After returning to the capital, Takakuni attempted an expedition to the domain of the Sakai kubō as part of an effort to overthrow Harumoto who threatened his role as the deputy shōgun. However, in the spring of 1531, he was forestalled by a counterattack by Miyoshi Motonaga, a senior retainer of Harumoto. This resulted in a deadlock in Settsu at the Battle of Nakajima. Finally, in the summer, it appeared that Akamatsu Masasuke was going to join the fight on behalf of Takakuni, but, instead, Masasuke betrayed Takakuni. In coordination with Hosokawa Harumoto, Masasuke attacked Takakuni’s forces from the rear, while Motonaga attacked from in front. This pincer attack caused Takakuni’s army to fall into disarray in an event known as the Collapse at Daimotsu. Takakuni fled to Amagasaki nearby and attempted to hide in a barrel in an indigo dye shop, but was apprehended and compelled to kill himself several days later at the Kōtoku Temple. This brought to an end the prolonged succession struggle known as the Conflict between the Hosokawa that was triggered by the assassination of Hosokawa Masamoto (the adoptive father of Sumimoto and Takakuni) in the summer of 1507.

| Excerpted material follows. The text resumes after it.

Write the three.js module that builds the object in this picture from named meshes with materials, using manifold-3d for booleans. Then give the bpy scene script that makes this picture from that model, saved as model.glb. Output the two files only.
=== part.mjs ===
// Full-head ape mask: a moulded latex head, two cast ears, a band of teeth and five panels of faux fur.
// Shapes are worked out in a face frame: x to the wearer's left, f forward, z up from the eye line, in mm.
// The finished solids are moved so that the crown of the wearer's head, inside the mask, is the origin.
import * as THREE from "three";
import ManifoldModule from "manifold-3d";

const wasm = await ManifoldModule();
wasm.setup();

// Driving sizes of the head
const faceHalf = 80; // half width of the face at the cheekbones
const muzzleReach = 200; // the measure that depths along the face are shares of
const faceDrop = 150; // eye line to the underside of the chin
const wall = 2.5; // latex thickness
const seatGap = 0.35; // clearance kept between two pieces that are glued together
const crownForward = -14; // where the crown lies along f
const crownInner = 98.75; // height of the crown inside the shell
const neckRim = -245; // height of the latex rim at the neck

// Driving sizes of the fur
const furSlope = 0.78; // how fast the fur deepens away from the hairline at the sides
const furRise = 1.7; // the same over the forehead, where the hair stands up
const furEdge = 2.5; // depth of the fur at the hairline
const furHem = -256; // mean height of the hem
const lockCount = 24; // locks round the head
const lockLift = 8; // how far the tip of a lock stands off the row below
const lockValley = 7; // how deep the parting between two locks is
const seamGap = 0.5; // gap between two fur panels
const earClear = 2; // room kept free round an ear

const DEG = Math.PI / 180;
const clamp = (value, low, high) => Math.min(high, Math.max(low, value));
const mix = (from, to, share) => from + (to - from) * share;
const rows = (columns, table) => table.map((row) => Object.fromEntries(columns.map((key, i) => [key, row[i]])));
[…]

Following the demise of Takakuni, Tadakata attempted to surrender to the Sakai kubō, but was killed upon orders of Harumoto. An internal conflict then arose among supporters of the Sakai kubō. Seeking to take advantage of a confrontation between Harumoto and adherents of the Ikkō sect, remnants of Takakuni’s forces backed rallied behind Takakuni’s son, Harukuni, and joined with members of the Ishiyama-Hongan Temple to fight against Harumoto and members of the jōdō-shinshū sect known as the hokke in Tanba Province. However, in 1536, he lost and perished at the Battle of Kyōroku-Tenbun (Kyōroku-Tenbun no ran).
Hosokawa Ujitsuna (the son of Tadakata) raised arms in 1542 on the basis he was a successor to Takakuni. He joined with a retainer of Harumoto named Miyoshi Nagayoshi (the eldest son of Motonaga) to expel Harumoto and became the deputy shōgun. However, we was a puppet of Nagayoshi without real power and died in 1564. This ended the lineage of Takakuni and the role of deputy shōgun.